The idea, the truth itself is not.

~Tony
 

JonC

Moderator
Moderator
Pelagerism is presenting work or ideas from another source as your own, with or without consent of the original author, by incorporating it into your work without full acknowledgement.

The above would be pelagerism except I add "from the Oxford dictionary".


Copyright laws are different. They protect one's intellectual property. (CSU)

Plagiarism is an ethical violation. Copyright violations are legal violations. (CSU)



I could quote Calvin word for word as my own post. This would not be a copyright violation. But I could summarize those words and offer them as my own, which would be plagiarism.
 

Jerome

Well-Known Member
Site Supporter
Plagiarism is "The action or practice of taking someone else's work, idea, etc., and passing it off as one's own" [Oxford English Dictionary].
 

Anthony Pritchard

Active Member
Plagiarism is "The action or practice of taking someone else's work, idea, etc., and passing it off as one's own" [Oxford English Dictionary].
Jerome, I understand the Oxford definition, but the way the word idea is being taken here is far broader than what the definition intends. In academic and practical usage, an “idea” in the context of plagiarism does not mean any general concept someone else has ever expressed. It refers to a specific intellectual creation that belongs uniquely to an author.

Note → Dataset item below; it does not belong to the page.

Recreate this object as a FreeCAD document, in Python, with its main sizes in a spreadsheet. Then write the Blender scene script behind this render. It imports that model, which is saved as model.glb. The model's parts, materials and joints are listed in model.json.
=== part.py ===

There is a difference between a concept and an authored idea. Einstein’s formulation of relativity is his idea. The concept of relativity is not. Newton’s laws are his ideas. The concept of gravity is not. One belongs to the author as a unique intellectual creation; the other is a general truth anyone may discuss, explain, or restate.

If Oxford meant “any idea,” then the consequences would be absurd. Every sermon would be plagiarism. Every commentary would be plagiarism. Every Bible study, doctrinal discussion, and theological conversation would be plagiarism. In fact, every post on this forum would be plagiarism, because all of us are constantly drawing on ideas from Scripture, teachers, tradition, and history. We are always working with concepts that did not originate with us.

“…and there is no new thing under the sun.” Ecclesiastes 1:9b

That is obviously not what the definition means.
 

JonC

Moderator
Moderator
Webster's Dictionary - to steal and pass off (the ideas or words of another) as one's own : use (another's production) without crediting the source

Oxford Dictionary - presenting work or ideas from another source as your own, with or without consent of the original author, by incorporating it into your work without full acknowledgement.

Cambridge Dictionary- the process or practice of using another person's ideas or workd and pretending that it is your own.

Harvard University - draw any idea or any language from someone else without adequately crediting that source in your paper.